En fait, je me suis sentie en phase avec l’auteur, je me suis reconnue dans pas mal de situations, ainsi que dans pas mal de réflexions. Je ressentais la même chose qu’elle, ses idées étaient en accord avec les miennes. J’ai même eu l’impression que l’auteur était capable d’exprimer des choses que je ne savais pas dire moi-même, ce qui est un sentiment formidable pendant une lecture, comme une révélation : on se comprend grâce à l’auteur, grâce à son expérience, qui résonne avec la nôtre. C’était tout le contraire quand j’ai lu M Train de Patti Smith ; j’ai comparé mes lectures, étant donné que ce sont deux mémoires.
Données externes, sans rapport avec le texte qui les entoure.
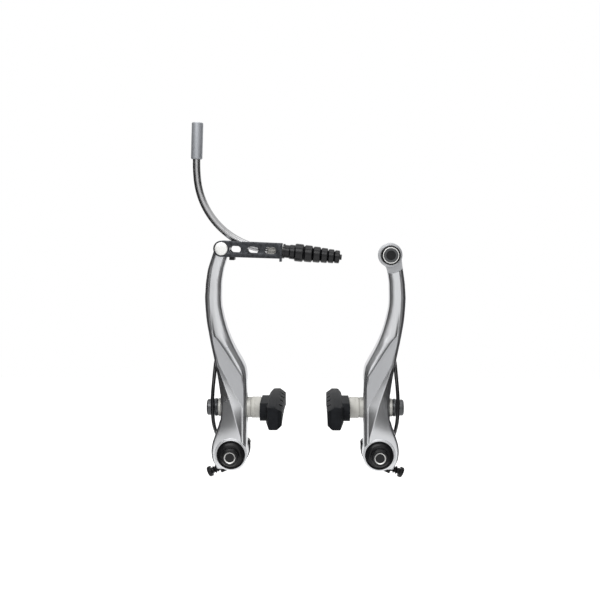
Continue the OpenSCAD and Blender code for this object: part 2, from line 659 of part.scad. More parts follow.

The Lost Landscape est pour moi parfait, il me correspond, il m’apprend des choses sur moi, sur les autres, sur la société américaine de l’époque (un peu d’histoire en quelque sorte) ; je n’étais pas du tout sur la même longueur d’ondes que l’auteur de M Train, ce qui m’a profondément déçue, puisque je me souvenais encore vivement de ma lecture de Just Kids. Petit point sur l’écriture de Joyce Carol Oates : je l’adore dans les romans de l’auteur, et c’est toujours le cas dans ses non-fictions ! On retrouve plusieurs réflexions sur l’écriture de soi, parsemées dans le livre, ainsi que sur le regard de l’écrivain sur la vie. La postface explique également les choix de l’auteur concernant les noms utilisés, les passages sautés, ce qu’elle dit et ce qu’elle ne dit pas, ce qu’elle met en valeur, et ce qu’elle laisse un peu de côté. Elle explique qu’on ne peut écrire sur soi sans réinventer en partie sa vie : cela rend le livre d’autant plus authentique pour moi.  

 

Donc, un excellent mémoire, qui nous en apprend beaucoup à la fois sur l’auteur, sur la société et sur nous-mêmes. Evidemment un coup de cœur, que je relirai sans doute.